§ **CHALLENGE**: Copy the listing below line for line, starting at its first line and ending with the line that has "wasm.setup();" in it. Add nothing.

3D code data
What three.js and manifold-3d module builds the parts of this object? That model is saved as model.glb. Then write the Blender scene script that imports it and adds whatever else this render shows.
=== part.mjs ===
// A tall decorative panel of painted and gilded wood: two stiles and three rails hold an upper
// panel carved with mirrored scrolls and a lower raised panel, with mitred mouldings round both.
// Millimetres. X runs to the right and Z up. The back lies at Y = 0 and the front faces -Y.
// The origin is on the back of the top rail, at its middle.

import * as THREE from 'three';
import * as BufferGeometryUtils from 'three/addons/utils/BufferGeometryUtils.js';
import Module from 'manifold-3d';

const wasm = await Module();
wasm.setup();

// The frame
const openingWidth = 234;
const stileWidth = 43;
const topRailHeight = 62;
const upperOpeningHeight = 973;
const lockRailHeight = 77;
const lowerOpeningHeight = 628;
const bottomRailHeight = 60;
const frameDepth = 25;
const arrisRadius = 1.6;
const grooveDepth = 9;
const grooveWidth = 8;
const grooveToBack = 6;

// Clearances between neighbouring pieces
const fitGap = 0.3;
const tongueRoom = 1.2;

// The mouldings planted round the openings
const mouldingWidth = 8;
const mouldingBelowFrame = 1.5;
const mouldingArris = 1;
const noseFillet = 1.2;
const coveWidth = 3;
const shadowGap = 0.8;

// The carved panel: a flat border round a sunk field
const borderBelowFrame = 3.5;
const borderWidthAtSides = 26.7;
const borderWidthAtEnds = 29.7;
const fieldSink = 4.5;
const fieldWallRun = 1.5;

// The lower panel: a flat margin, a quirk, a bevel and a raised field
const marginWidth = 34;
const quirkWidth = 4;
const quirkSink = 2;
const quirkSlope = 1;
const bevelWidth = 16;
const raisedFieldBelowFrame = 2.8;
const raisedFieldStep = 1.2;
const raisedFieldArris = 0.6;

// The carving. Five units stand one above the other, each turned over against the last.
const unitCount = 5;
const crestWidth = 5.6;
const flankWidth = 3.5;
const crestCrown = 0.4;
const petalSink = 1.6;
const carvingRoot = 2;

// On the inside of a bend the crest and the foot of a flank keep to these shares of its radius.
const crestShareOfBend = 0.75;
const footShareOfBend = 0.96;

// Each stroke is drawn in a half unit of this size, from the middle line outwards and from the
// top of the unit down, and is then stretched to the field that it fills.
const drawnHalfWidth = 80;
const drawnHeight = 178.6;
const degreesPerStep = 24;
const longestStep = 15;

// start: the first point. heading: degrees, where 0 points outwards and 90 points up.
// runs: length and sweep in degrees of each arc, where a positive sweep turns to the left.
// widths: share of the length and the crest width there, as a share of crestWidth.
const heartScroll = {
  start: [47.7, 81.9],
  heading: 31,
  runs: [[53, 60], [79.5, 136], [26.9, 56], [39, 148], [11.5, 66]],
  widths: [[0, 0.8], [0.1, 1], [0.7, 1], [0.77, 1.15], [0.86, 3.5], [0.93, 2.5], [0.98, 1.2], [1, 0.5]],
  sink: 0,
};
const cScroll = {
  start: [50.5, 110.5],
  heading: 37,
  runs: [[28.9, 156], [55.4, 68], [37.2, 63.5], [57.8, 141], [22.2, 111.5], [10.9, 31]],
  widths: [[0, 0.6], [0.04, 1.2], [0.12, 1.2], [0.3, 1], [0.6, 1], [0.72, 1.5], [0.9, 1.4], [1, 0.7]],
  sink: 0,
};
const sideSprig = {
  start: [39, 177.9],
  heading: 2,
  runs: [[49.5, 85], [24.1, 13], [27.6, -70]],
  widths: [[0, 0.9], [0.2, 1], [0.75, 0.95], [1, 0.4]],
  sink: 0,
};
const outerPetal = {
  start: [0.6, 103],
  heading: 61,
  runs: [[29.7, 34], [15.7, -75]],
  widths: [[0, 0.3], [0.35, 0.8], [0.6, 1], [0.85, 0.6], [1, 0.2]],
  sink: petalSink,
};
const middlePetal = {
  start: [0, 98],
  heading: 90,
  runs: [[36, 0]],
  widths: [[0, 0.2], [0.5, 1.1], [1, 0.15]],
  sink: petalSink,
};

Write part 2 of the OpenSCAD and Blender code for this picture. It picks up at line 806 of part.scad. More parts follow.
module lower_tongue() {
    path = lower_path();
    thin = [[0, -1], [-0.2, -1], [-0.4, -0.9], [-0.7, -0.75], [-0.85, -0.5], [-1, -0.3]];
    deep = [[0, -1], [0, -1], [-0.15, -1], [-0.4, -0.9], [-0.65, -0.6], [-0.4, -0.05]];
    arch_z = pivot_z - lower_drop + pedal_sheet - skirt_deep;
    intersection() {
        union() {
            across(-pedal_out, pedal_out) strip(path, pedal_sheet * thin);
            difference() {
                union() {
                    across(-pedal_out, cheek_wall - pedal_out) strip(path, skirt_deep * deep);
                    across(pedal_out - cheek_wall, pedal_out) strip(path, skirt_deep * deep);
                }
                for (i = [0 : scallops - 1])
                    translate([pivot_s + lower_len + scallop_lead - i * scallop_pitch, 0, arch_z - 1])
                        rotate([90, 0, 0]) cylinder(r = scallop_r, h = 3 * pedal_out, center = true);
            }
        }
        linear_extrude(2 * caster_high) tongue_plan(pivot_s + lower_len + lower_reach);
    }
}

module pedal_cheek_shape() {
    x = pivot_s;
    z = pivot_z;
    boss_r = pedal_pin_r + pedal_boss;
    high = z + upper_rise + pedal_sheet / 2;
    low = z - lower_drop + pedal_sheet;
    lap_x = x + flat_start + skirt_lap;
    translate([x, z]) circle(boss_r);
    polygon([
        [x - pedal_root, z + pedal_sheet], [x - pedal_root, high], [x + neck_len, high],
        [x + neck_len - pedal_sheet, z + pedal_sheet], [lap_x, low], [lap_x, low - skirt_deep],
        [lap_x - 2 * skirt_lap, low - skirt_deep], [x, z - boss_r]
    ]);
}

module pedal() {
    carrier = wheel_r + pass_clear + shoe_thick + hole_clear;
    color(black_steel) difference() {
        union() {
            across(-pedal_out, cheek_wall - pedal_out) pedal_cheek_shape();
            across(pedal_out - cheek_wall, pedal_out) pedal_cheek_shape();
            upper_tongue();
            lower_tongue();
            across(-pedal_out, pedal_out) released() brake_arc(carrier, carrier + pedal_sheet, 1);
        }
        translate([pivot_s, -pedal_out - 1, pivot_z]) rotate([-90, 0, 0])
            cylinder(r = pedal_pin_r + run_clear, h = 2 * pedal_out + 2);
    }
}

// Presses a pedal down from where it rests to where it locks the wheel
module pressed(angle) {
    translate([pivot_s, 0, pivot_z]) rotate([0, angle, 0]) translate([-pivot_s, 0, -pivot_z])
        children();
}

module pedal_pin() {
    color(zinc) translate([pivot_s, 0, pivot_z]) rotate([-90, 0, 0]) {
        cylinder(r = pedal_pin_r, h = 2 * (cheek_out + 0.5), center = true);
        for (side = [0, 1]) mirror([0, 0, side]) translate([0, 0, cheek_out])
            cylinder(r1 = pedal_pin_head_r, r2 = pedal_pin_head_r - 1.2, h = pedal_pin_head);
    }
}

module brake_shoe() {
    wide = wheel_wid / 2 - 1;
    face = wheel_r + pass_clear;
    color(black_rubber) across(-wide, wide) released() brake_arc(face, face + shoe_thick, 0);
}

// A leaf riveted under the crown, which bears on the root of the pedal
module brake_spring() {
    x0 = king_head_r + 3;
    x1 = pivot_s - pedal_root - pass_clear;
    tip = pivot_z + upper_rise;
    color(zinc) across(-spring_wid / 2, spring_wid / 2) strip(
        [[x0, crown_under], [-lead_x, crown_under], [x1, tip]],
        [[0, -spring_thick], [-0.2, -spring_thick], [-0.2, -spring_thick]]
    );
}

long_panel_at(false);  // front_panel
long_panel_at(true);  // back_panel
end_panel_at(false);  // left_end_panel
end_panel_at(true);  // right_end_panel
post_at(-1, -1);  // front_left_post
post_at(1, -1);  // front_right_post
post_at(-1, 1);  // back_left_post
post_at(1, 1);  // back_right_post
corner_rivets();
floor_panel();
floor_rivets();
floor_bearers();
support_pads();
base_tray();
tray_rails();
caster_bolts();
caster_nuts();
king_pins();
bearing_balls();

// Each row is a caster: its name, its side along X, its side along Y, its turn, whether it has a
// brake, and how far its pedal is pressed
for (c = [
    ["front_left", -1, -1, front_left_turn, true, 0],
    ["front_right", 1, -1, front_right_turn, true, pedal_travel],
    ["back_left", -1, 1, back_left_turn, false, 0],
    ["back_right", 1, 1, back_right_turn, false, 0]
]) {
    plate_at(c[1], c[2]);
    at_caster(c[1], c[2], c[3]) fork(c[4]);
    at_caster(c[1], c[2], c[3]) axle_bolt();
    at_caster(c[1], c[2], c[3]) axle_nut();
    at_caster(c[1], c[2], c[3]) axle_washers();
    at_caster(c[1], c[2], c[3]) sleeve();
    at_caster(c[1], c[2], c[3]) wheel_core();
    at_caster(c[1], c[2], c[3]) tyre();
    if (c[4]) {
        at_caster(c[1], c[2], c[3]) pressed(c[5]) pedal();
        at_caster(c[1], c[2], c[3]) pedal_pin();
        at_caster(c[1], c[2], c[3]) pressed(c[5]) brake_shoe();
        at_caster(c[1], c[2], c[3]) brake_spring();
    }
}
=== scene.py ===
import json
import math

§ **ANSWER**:
What three.js and manifold-3d module builds the parts of this object? That model is saved as model.glb. Then write the Blender scene script that imports it and adds whatever else this render shows.
=== part.mjs ===
// A tall decorative panel of painted and gilded wood: two stiles and three rails hold an upper
// panel carved with mirrored scrolls and a lower raised panel, with mitred mouldings round both.
// Millimetres. X runs to the right and Z up. The back lies at Y = 0 and the front faces -Y.
// The origin is on the back of the top rail, at its middle.

import * as THREE from 'three';
import * as BufferGeometryUtils from 'three/addons/utils/BufferGeometryUtils.js';
import Module from 'manifold-3d';

const wasm = await Module();
wasm.setup();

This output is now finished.